Gold the independent filmmaker might share the same name (and industry) with the hyperactive, fictional super agent Jeremy Piven plays on HBO's series " Entourage," but the two are worlds apart. Instead of tailored suits, Gold sports an outfit he undoubtedly pulled out of a wad in his backpack -- blue corduroys, blue T-shirt emblazoned with the words "Mucca Pazza," one of his favorite bands.

Originally from New York's East Village, Gold has paused in Los Angeles to play ukulele at the Troubadour with his band, the Honey Brothers, which includes his twin brother, Ethan Gold, who composed the score and all the music for the movie; two college buddies, D.S. Posner and Andrew Vladek; and "Entourage" star Adrian Grenier (which only adds to the Ari Gold confusion). The whimsical, new-wave folk band is winding up an exhausting, 10-city West Coast tour, but Gold is buzzing from his side trip up the coast to Oxnard, where he just shot a video with Neil Peart, the drummer from Rush (who makes a cameo appearance in the film). They went face-to-face as Peart played real drums and Gold played air drums to " Tom Sawyer," the song that "destroys drummers instantly! The hardest song in history!" as Gold's character says in the movie.

But wait. Grenier is a fellow Honey Brother? Is that where they got the name for Piven's larger-than-life character, who is loosely based on Hollywood agent Ari Emanuel, brother of White House chief of staff Rahm Emanuel?

The bio on the filmmaker's Twitter account reads: "Yes, they stole my name, calm down."

In person, Gold is more circumspect. "Look, the official story from the 'Entourage' camp is, 'What a coincidence' " The official story from the people who are named Ari Gold in real life is: 'How odd.' "

That description might also work for Gold's new film. "Adventures of Power" is about a copper miner named Power (played by Gold) who was denied the chance to play music and has become the ridiculed "air drummer" of his small town. When his union-leader father (Michael McKean) calls for a strike at the mine, Power embarks on a cross-country journey to become one of the best air drummers in the world.

"I thought it was a funny visual," Gold says. "The joke is one thing, but I thought it was a great opportunity to explore this idea of making something of nothing and finding your own rhythm."

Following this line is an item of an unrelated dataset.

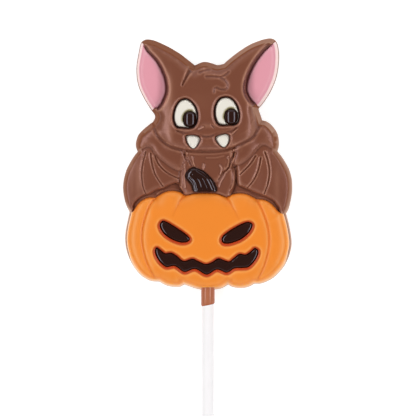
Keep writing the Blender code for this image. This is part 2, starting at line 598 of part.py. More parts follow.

That was the motivation for the movie, but Gold didn't think he'd be learning the same hard lesson. "Adventures of Power" premiered at the 2008 Sundance Film Festival, during a period when the indie world was "going through a convulsion, and a lot of companies were on the verge of disappearing," Gold says.

Sundance had welcomed him before, as a short-film director. (Gold won the Student Academy Award for his autobiographical short "Helicopter," an exploration of a family's grief after the unexpected death of their mother.) When he finally arrived in Park City, Utah, with his feature, which also stars Grenier as the hero's nemesis, as well as Jane Lynch ("Glee," "40-Year-Old Virgin"), Gold thought the studios would be fighting to make a deal.

That didn't happen. Instead, he left the festival without a buyer, and wound up securing Brooklyn-based Variance Films to distribute "Adventures in Power." Since then, he has been developing unconventional ways to promote his film. "I have volunteers in every city around the country. I have people getting the word out online, on Facebook, blogging about it, cartoonists submitting drawings for the movie. [There is] the feeling of a groundswell movement, which really fits the message of the movie perfectly."

So has his famous name proved to be an asset or liability when trying to convince people to check out his movie?

"Look, I could be named Jeffrey Dahmer," Gold says. "So it could be worse."